Directions for this task: Copy these lines exactly and nothing else: from the line holding "Continue the Blender" to the line holding "return lengths", both lines included.
=====
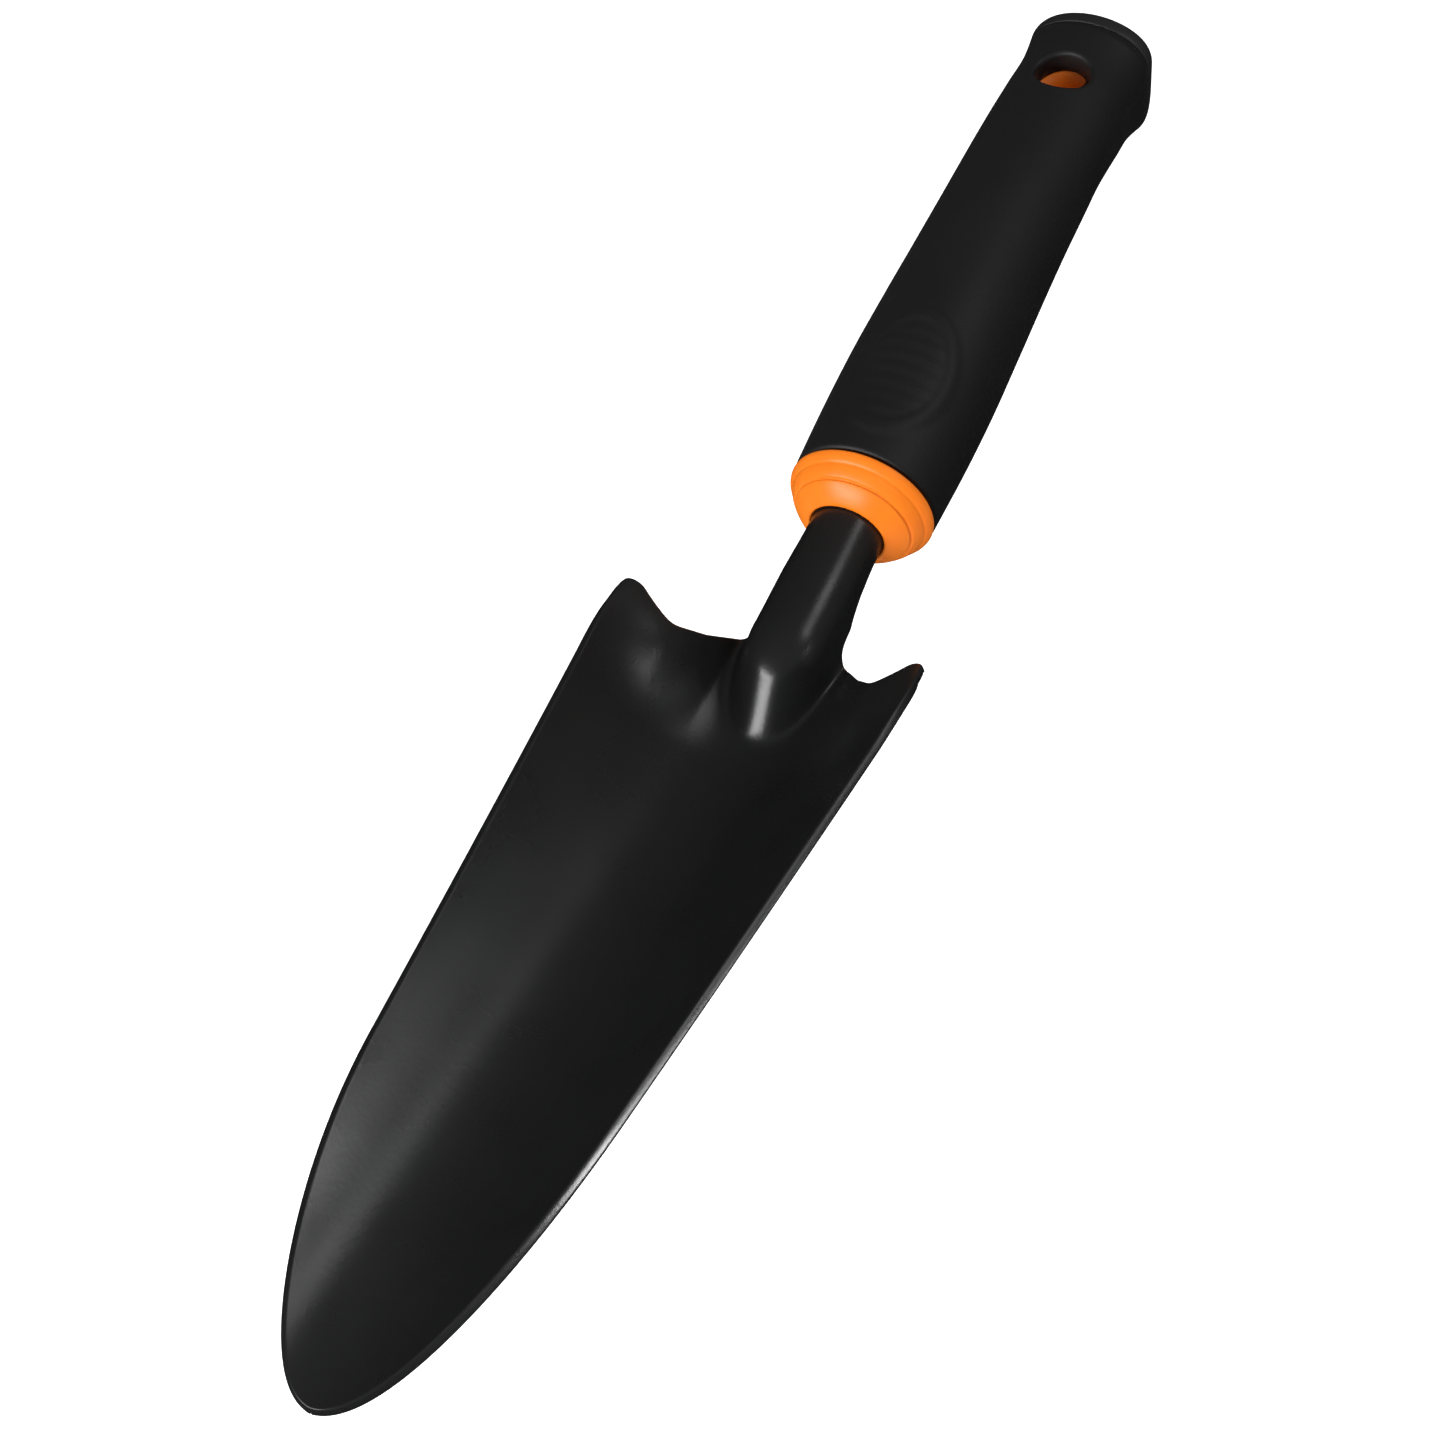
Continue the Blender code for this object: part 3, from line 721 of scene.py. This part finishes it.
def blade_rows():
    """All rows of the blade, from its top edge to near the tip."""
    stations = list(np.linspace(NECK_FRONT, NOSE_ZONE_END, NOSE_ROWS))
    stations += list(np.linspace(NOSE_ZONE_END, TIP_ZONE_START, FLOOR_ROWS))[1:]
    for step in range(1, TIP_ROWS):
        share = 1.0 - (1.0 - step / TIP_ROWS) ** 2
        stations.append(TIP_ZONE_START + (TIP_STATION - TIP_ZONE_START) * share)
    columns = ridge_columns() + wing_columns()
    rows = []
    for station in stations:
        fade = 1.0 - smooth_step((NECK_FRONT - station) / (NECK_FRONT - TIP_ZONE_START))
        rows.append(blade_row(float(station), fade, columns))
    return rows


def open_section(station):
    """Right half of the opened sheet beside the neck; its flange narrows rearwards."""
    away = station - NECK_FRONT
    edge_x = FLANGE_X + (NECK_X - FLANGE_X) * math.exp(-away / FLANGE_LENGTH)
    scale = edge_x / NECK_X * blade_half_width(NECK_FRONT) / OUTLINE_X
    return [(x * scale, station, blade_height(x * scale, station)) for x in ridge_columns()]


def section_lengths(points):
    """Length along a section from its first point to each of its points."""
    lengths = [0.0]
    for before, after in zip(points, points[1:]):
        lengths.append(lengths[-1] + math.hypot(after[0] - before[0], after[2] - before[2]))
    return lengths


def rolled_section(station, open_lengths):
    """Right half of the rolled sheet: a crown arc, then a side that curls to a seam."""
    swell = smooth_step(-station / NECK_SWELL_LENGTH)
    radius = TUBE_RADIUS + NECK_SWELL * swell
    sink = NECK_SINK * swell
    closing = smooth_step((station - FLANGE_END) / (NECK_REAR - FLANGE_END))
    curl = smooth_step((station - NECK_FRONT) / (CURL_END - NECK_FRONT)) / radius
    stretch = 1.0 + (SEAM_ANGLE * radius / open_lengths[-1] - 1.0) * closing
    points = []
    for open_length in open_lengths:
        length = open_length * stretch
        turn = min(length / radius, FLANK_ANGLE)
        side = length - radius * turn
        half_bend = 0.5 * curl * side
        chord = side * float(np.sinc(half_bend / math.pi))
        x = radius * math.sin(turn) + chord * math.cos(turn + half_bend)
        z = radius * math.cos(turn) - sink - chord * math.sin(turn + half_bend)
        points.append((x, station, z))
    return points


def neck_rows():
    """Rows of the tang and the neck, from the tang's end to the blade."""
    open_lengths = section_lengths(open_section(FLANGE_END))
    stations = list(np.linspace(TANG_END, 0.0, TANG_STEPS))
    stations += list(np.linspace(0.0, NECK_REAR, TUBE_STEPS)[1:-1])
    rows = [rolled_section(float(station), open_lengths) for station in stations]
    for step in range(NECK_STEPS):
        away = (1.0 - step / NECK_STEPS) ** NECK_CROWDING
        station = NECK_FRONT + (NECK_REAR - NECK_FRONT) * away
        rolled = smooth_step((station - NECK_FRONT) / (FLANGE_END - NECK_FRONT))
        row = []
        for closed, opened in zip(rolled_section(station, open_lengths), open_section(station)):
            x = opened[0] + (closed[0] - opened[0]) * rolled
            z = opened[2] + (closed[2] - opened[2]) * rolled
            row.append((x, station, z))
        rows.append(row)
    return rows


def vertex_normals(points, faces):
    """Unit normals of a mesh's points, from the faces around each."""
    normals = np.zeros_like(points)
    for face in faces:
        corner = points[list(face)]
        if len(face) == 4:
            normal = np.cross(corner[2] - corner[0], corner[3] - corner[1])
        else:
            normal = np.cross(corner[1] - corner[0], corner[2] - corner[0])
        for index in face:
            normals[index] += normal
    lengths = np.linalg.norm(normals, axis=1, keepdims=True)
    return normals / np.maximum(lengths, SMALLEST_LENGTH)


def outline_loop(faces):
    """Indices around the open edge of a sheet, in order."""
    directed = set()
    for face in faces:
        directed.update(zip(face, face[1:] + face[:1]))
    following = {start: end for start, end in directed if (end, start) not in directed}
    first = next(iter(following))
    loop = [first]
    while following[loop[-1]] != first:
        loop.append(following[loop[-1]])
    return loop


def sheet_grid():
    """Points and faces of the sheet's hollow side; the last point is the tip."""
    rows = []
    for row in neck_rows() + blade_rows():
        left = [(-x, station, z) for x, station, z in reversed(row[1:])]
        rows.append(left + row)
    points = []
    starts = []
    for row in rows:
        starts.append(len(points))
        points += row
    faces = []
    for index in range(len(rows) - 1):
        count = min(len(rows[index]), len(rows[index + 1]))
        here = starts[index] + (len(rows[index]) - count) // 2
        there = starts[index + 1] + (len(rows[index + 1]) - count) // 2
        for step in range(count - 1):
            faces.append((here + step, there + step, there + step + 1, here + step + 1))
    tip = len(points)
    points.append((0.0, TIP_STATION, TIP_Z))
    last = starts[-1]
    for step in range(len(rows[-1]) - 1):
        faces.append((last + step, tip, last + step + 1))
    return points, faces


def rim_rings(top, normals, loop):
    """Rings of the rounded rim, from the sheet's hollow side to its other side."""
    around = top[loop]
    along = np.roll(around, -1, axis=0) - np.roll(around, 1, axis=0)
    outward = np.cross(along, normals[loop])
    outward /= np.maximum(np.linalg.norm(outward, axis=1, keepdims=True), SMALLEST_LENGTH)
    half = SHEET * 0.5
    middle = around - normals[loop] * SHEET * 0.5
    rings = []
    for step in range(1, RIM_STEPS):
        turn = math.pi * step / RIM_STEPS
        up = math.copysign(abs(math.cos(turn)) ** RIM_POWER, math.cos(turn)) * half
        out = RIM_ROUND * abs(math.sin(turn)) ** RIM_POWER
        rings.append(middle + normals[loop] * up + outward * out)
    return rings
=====
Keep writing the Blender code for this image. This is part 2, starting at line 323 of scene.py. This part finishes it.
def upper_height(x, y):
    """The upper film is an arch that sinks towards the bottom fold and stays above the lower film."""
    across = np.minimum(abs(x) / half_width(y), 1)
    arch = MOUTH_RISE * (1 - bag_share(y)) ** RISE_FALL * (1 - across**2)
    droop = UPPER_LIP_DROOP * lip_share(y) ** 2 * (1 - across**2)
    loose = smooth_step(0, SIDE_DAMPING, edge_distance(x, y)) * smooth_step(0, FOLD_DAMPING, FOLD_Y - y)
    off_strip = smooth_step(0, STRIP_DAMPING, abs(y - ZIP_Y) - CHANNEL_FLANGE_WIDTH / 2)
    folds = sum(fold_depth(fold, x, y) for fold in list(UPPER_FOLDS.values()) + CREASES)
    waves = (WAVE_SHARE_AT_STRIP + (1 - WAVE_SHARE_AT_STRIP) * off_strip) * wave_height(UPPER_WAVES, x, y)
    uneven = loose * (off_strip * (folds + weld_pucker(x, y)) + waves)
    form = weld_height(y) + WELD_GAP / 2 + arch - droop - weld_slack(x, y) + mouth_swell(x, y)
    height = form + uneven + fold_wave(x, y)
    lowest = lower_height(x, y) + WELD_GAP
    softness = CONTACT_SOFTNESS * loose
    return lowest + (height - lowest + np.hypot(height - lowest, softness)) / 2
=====
Worked solution:
Continue the Blender code for this object: part 3, from line 721 of scene.py. This part finishes it.
def blade_rows():
    """All rows of the blade, from its top edge to near the tip."""
    stations = list(np.linspace(NECK_FRONT, NOSE_ZONE_END, NOSE_ROWS))
    stations += list(np.linspace(NOSE_ZONE_END, TIP_ZONE_START, FLOOR_ROWS))[1:]
    for step in range(1, TIP_ROWS):
        share = 1.0 - (1.0 - step / TIP_ROWS) ** 2
        stations.append(TIP_ZONE_START + (TIP_STATION - TIP_ZONE_START) * share)
    columns = ridge_columns() + wing_columns()
    rows = []
    for station in stations:
        fade = 1.0 - smooth_step((NECK_FRONT - station) / (NECK_FRONT - TIP_ZONE_START))
        rows.append(blade_row(float(station), fade, columns))
    return rows


def open_section(station):
    """Right half of the opened sheet beside the neck; its flange narrows rearwards."""
    away = station - NECK_FRONT
    edge_x = FLANGE_X + (NECK_X - FLANGE_X) * math.exp(-away / FLANGE_LENGTH)
    scale = edge_x / NECK_X * blade_half_width(NECK_FRONT) / OUTLINE_X
    return [(x * scale, station, blade_height(x * scale, station)) for x in ridge_columns()]


def section_lengths(points):
    """Length along a section from its first point to each of its points."""
    lengths = [0.0]
    for before, after in zip(points, points[1:]):
        lengths.append(lengths[-1] + math.hypot(after[0] - before[0], after[2] - before[2]))
    return lengths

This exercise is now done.